## DIRECTIVE
Tally the lines that include "handed". Output the number only.

## DATA LISTING
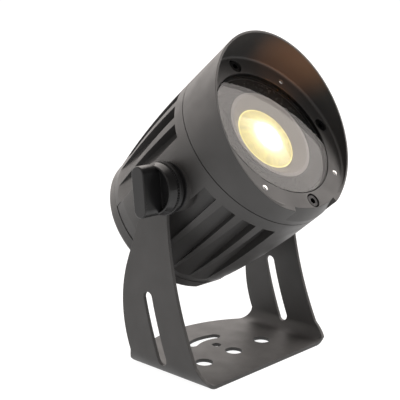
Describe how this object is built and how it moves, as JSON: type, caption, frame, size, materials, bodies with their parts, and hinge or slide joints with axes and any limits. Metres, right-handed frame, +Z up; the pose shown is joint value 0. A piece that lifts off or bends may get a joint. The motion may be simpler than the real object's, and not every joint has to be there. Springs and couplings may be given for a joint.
{
  "type": "LED spotlight",
  "caption": "LED spotlight: finned barrel with an angled hood, tilting between the slotted arms of a bent sheet yoke and clamped by a hand knob on each side.",
  "frame": {"origin": "centre of the base's middle hole at the underside", "axes": "+X along the tilt axis, -Y the side the beam leaves from, +Z up"},
  "size_m": [0.189, 0.1709, 0.239],
  "materials": {
    "yoke_paint": "satin",
    "body_paint": "charcoal powder coat, satin",
    "black_screw": "satin",
    "polished_steel": "polished",
    "steel": "satin",
    "black_rubber": "matte",
    "clear_glass": "clear",
    "grey_plate": "mottled matte",
    "pale_plate": "matte",
    "lit_lens": "clear",
    "mirror_metal": "polished",
    "white_pad": "matte",
    "led": "gloss",
    "white_plastic": "matte",
    "grey_plastic": "matte",
    "lead_red": "satin",
    "black_plastic": "satin",
    "knob_plastic": "satin"
  },
  "bodies": {
    "yoke": {"yoke_bracket": "yoke_paint"},
    "head": {"housing": "body_paint", "bezel_hood": "body_paint", "front_glass": "clear_glass", "rear_cap": "body_paint", "gland_body": "black_plastic", "gland_nut": "black_plastic", "vent_plug": "black_plastic", "bezel_screws": "black_screw", "bezel_studs": "polished_steel", "bezel_seal": "black_rubber", "glass_gasket": "black_rubber", "masking_plate": "grey_plate", "carrier_screws": "steel", "lens_trim": "pale_plate", "lens": "lit_lens", "reflector": "mirror_metal", "thermal_pad": "white_pad", "led_cob": "led", "led_holder": "white_plastic", "led_holder_screws": "steel", "driver": "white_plastic", "driver_screws": "steel", "terminal_block": "grey_plastic", "led_leads": "lead_red", "rear_cap_seal": "black_rubber", "rear_cap_screws": "steel", "gland_seal": "black_rubber", "gland_locknut": "black_plastic", "trunnion_bushes": "steel", "friction_washers": "black_plastic"},
    "left_washer": {"left_knob_washer": "steel"},
    "left_knob": {"left_knob_grip": "knob_plastic", "left_knob_stud": "steel"},
    "right_washer": {"right_knob_washer": "steel"},
    "right_knob": {"right_knob_grip": "knob_plastic", "right_knob_stud": "steel"}
  },
  "joints": [
    {"name": "head_tilt", "type": "hinge", "parent": "yoke", "child": "head", "pos_m": [0, 0.0058, 0.1353], "axis": [-1, 0, 0], "range_deg": [-130, 50]},
    {"name": "left_knob_travel", "type": "slide", "parent": "head", "child": "left_washer", "axis": [-1, 0, 0], "range_m": [0, 0.00251]},
    {"name": "left_knob_turn", "type": "hinge", "parent": "left_washer", "child": "left_knob", "pos_m": [-0.08, 0.0058, 0.1353], "axis": [-1, 0, 0], "range_deg": [0, 720]},
    {"name": "right_knob_travel", "type": "slide", "parent": "head", "child": "right_washer", "axis": [1, 0, 0], "range_m": [0, 0.00251]},
    {"name": "right_knob_turn", "type": "hinge", "parent": "right_washer", "child": "right_knob", "pos_m": [0.08, 0.0058, 0.1353], "axis": [1, 0, 0], "range_deg": [0, 720]}
  ],
  "couplings": [
    {"joint": "left_knob_travel", "follows": "left_knob_turn", "m_per_rad": 0.00019894},
    {"joint": "right_knob_travel", "follows": "right_knob_turn", "m_per_rad": 0.00019894}
  ]
}
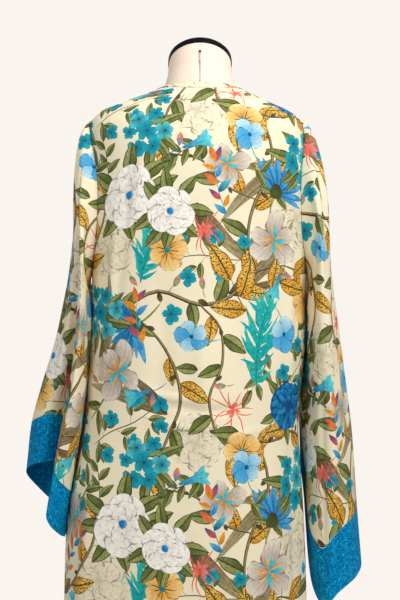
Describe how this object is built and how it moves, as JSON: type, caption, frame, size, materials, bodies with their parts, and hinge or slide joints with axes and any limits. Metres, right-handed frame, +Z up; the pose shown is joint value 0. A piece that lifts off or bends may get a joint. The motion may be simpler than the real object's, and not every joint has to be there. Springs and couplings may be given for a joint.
{
  "type": "kimono robe on a dress form",
  "caption": "Long open robe of printed cloth with wide sleeves ending in plain blue bands, hanging on a limbless dress form with a pole and a round base.",
  "frame": {"origin": "on the floor, at the middle of the stand's round base", "axes": "+Z up, -Y towards the robe's open front, +X towards the wearer's left"},
  "size_m": [0.5744, 0.35, 1.4945],
  "materials": {
    "printed_cloth": "soft thin woven cloth, cream with a printed flower pattern",
    "blue_cloth": "soft thin woven cloth, mottled blue",
    "form_linen": "fine matt cover cloth, pale skin-like linen",
    "cap_black": "satin black",
    "stand_metal": "satin black paint"
  },
  "bodies": {
    "root": {"back_panel": "printed_cloth", "front_left": "printed_cloth", "front_right": "printed_cloth", "sleeve_left": "printed_cloth", "sleeve_right": "printed_cloth", "neckband": "printed_cloth", "cuff_band_left": "blue_cloth", "cuff_band_right": "blue_cloth", "form_torso": "form_linen", "neck_cap": "cap_black", "stand_pole": "stand_metal", "stand_base": "stand_metal"}
  },
  "joints": []
}
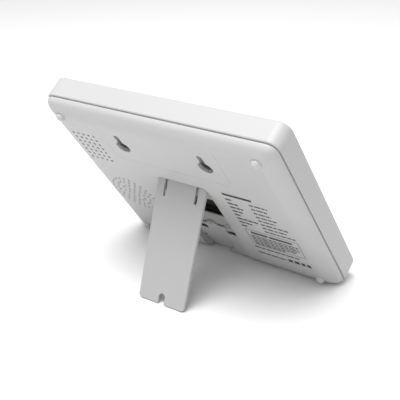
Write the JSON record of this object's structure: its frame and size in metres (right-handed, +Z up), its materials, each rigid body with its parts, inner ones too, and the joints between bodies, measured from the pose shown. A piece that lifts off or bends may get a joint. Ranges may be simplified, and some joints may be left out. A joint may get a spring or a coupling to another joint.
{
  "type": "digital photo frame",
  "caption": "Table-top digital picture frame, seen from behind, leaning on a fold-out leg, with keyholes, vents, a speaker grille and a pillow-edged white back.",
  "frame": {"origin": "middle of the footprint on the table surface: the bottom centre of the bounding box in the standing pose", "axes": "+X to the right seen from the front, +Z up, the picture faces -Y and leans back"},
  "size_m": [0.161, 0.0926, 0.1241],
  "materials": {
    "case_white": "fine satin moulded",
    "leg_white": "fine satin moulded",
    "plate_white": "smooth moulded",
    "key_grey": "smooth moulded",
    "foot_white": "smooth soft",
    "black_plastic": "moulded",
    "grey_plastic": "moulded",
    "ivory_plastic": "moulded",
    "steel": "rolled",
    "screw_steel": "zinc plated",
    "screen_glass": "polished dark",
    "light_guide": "clear",
    "diffuser": "frosted",
    "led_yellow": "phosphor",
    "foam_black": "foam",
    "board_green": "solder mask",
    "chip_black": "epoxy",
    "alloy_can": "drawn",
    "ferrite": "sintered",
    "flex_amber": "film",
    "paper_black": "pressed paper",
    "wire_red": "PVC",
    "gold_pin": "plated"
  },
  "bodies": {
    "case": {"front_bezel": "case_white", "back_cover": "case_white", "hinge_bracket": "black_plastic", "hinge_bracket_screws": "screw_steel", "leg_catch_plate": "plate_white", "catch_plate_screws": "screw_steel", "bumper_feet": "foot_white", "case_screws": "screw_steel", "screen_gasket": "foam_black", "lcd_metal_frame": "steel", "lcd_glass": "screen_glass", "diffuser_sheet": "diffuser", "light_guide": "light_guide", "backlight_bar": "led_yellow", "lcd_rear_tray": "ivory_plastic", "screen_bracket_top": "steel", "screen_bracket_bottom": "steel", "screen_bracket_screws": "screw_steel", "main_board": "board_green", "board_screws": "screw_steel", "processor_chip": "chip_black", "memory_chips": "chip_black", "capacitors": "alloy_can", "inductors": "ferrite", "crystal": "alloy_can", "card_socket": "steel", "usb_socket": "steel", "dc_jack": "black_plastic", "dc_jack_pin": "gold_pin", "audio_jack": "black_plastic", "key_switches": "grey_plastic", "power_switch_body": "black_plastic", "display_flex": "flex_amber", "flex_connector": "ivory_plastic", "speaker_frame": "steel", "speaker_cone": "paper_black", "speaker_magnet": "ferrite", "speaker_ring": "grey_plastic", "speaker_leads": "wire_red", "speaker_plug": "ivory_plastic", "clock_cell": "alloy_can", "clock_cell_holder": "black_plastic"},
    "leg": {"stand_leg": "leg_white"},
    "power_slide": {"power_switch_knob": "key_grey"},
    "menu_key": {"menu_button": "key_grey"},
    "up_key": {"up_button": "key_grey"},
    "down_key": {"down_button": "key_grey"},
    "enter_key": {"enter_button": "key_grey"},
    "play_key": {"play_button": "key_grey"}
  },
  "joints": [
    {"name": "leg_hinge", "type": "hinge", "parent": "case", "child": "leg", "pos_m": [-0.00045, 0.01685, 0.06816], "axis": [-1, 0, 0], "range_deg": [0, 55.6]},
    {"name": "power_slide_travel", "type": "slide", "parent": "case", "child": "power_slide", "axis": [0, 0.5621, 0.8271], "range_m": [0, 0.002]},
    {"name": "menu_key_press", "type": "slide", "parent": "case", "child": "menu_key", "axis": [-1, 0, 0], "range_m": [0, 0.0004], "stiffness_N_per_m": 600},
    {"name": "up_key_press", "type": "slide", "parent": "case", "child": "up_key", "axis": [-1, 0, 0], "range_m": [0, 0.0004], "stiffness_N_per_m": 600},
    {"name": "down_key_press", "type": "slide", "parent": "case", "child": "down_key", "axis": [-1, 0, 0], "range_m": [0, 0.0004], "stiffness_N_per_m": 600},
    {"name": "enter_key_press", "type": "slide", "parent": "case", "child": "enter_key", "axis": [-1, 0, 0], "range_m": [0, 0.0004], "stiffness_N_per_m": 600},
    {"name": "play_key_press", "type": "slide", "parent": "case", "child": "play_key", "axis": [-1, 0, 0], "range_m": [0, 0.0004], "stiffness_N_per_m": 600}
  ]
}
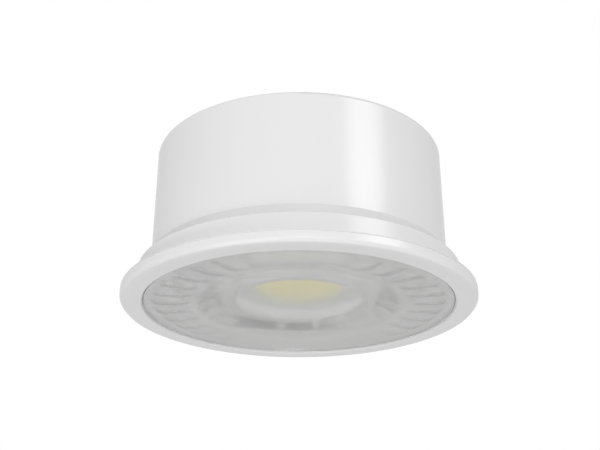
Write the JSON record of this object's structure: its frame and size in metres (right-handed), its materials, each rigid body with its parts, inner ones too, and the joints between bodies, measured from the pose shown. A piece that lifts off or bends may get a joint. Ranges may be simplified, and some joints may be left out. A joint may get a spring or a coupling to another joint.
{
  "type": "led spotlight module",
  "caption": "Round white recessed-spotlight insert: flanged ring, clear collimator lens, cup-shaped housing with an LED board and driver inside and a wire inlet at the back.",
  "frame": {"origin": "centre of the front face of the flange, in the plane that the module rests on", "axes": "+Z along the module's axis from the lens to the back of the housing; the lens looks along -Z; +X and +Y across it"},
  "size_m": [0.05, 0.05, 0.023],
  "materials": {
    "white_moulding": "satin moulded PBT",
    "clear_acrylic": "clear, polished",
    "yellow_phosphor": "matt silicone with phosphor",
    "white_silicone": "matt",
    "white_mask_board": "white solder mask on aluminium",
    "zinc_plated_steel": "bright zinc",
    "grey_silicone": "matt",
    "drawn_aluminium": "mill finish",
    "liner_plastic": "natural",
    "glass_epoxy": "green solder mask",
    "tinned_copper": "tinned",
    "capacitor_sleeve": "shrunk sleeve",
    "ferrite": "ground",
    "enamelled_copper": "enamelled wire",
    "blue_coating": "dipped",
    "resistor_coating": "dipped",
    "black_epoxy": "moulded",
    "chip_resistor_ceramic": "glazed",
    "chip_capacitor_ceramic": "fired",
    "bush_rubber": "soft moulded"
  },
  "bodies": {
    "root": {"front_ring": "white_moulding", "housing_shell": "white_moulding", "lens": "clear_acrylic", "phosphor_disc": "yellow_phosphor", "phosphor_dam": "white_silicone", "led_board": "white_mask_board", "board_screws": "zinc_plated_steel", "thermal_pad": "grey_silicone", "heat_spreader": "drawn_aluminium", "driver_liner": "liner_plastic", "driver_board": "glass_epoxy", "output_pins": "tinned_copper", "input_capacitor": "capacitor_sleeve", "output_capacitor": "capacitor_sleeve", "choke_core": "ferrite", "choke_winding": "enamelled_copper", "varistor": "blue_coating", "fuse_resistor": "resistor_coating", "bridge_rectifier": "black_epoxy", "driver_ic": "black_epoxy", "flyback_diode": "black_epoxy", "chip_resistors": "chip_resistor_ceramic", "chip_capacitors": "chip_capacitor_ceramic", "input_tags": "tinned_copper", "wire_bush": "bush_rubber"}
  },
  "joints": []
}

## SOLUTION TO THE PROBLEM
4